__The task__
Only the lines from the one containing "for side, sign" through the one containing "bpy.context.view_layer.update()" are wanted. Give them again exactly, both ends included.

--- START OF Dataset section ---

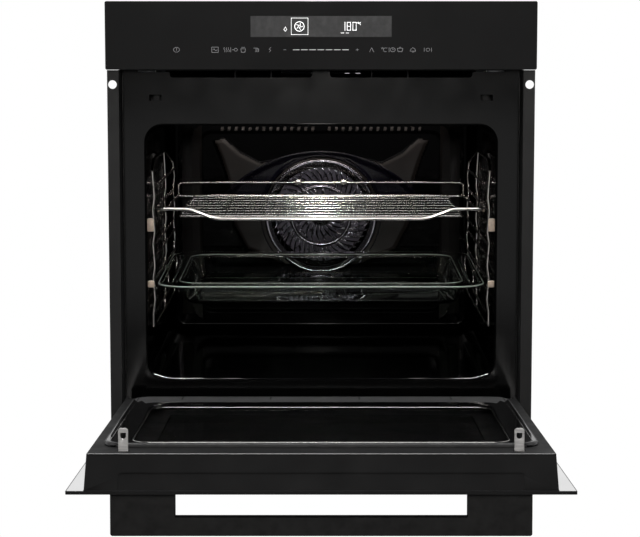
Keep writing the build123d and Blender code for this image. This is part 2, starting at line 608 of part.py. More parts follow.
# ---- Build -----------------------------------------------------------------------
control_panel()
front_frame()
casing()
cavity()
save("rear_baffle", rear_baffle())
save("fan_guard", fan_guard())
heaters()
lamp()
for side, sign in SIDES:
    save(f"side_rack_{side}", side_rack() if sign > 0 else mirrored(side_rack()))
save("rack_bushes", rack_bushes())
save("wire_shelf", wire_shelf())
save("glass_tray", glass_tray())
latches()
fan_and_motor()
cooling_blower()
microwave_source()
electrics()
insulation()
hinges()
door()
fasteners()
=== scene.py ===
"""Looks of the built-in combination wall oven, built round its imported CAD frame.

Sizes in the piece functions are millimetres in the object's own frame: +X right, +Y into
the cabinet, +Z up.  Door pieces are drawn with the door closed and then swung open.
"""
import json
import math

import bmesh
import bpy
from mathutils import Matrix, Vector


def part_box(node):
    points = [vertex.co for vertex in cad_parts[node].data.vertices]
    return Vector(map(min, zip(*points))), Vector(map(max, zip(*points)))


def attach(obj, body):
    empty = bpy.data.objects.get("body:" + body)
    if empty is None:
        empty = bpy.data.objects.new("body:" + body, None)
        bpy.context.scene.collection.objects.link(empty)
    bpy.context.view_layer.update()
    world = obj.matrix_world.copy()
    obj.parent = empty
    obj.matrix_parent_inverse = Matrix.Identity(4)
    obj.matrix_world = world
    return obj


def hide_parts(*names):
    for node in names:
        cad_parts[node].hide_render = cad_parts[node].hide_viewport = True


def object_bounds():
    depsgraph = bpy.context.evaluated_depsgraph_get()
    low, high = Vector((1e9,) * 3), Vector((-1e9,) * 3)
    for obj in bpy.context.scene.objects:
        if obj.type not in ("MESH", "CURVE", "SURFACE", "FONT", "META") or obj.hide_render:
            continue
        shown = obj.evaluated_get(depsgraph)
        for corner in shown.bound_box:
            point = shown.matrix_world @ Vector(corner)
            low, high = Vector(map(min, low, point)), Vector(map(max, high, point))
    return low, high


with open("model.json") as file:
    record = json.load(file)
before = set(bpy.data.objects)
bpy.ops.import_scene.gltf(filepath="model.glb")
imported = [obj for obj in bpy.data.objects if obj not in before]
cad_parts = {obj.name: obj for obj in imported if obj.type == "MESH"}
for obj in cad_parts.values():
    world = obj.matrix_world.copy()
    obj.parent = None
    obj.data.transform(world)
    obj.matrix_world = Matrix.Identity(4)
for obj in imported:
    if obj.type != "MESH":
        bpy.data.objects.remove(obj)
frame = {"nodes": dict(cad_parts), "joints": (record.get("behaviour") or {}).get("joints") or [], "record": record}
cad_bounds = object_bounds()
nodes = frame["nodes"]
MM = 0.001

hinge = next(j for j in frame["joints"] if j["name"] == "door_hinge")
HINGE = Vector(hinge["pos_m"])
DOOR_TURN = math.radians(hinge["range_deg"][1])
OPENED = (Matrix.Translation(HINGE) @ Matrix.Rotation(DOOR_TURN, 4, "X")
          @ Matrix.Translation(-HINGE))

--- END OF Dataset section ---

__Problem solution__
for side, sign in SIDES:
    save(f"side_rack_{side}", side_rack() if sign > 0 else mirrored(side_rack()))
save("rack_bushes", rack_bushes())
save("wire_shelf", wire_shelf())
save("glass_tray", glass_tray())
latches()
fan_and_motor()
cooling_blower()
microwave_source()
electrics()
insulation()
hinges()
door()
fasteners()
=== scene.py ===
"""Looks of the built-in combination wall oven, built round its imported CAD frame.

Sizes in the piece functions are millimetres in the object's own frame: +X right, +Y into
the cabinet, +Z up.  Door pieces are drawn with the door closed and then swung open.
"""
import json
import math

import bmesh
import bpy
from mathutils import Matrix, Vector


def part_box(node):
    points = [vertex.co for vertex in cad_parts[node].data.vertices]
    return Vector(map(min, zip(*points))), Vector(map(max, zip(*points)))


def attach(obj, body):
    empty = bpy.data.objects.get("body:" + body)
    if empty is None:
        empty = bpy.data.objects.new("body:" + body, None)
        bpy.context.scene.collection.objects.link(empty)
    bpy.context.view_layer.update()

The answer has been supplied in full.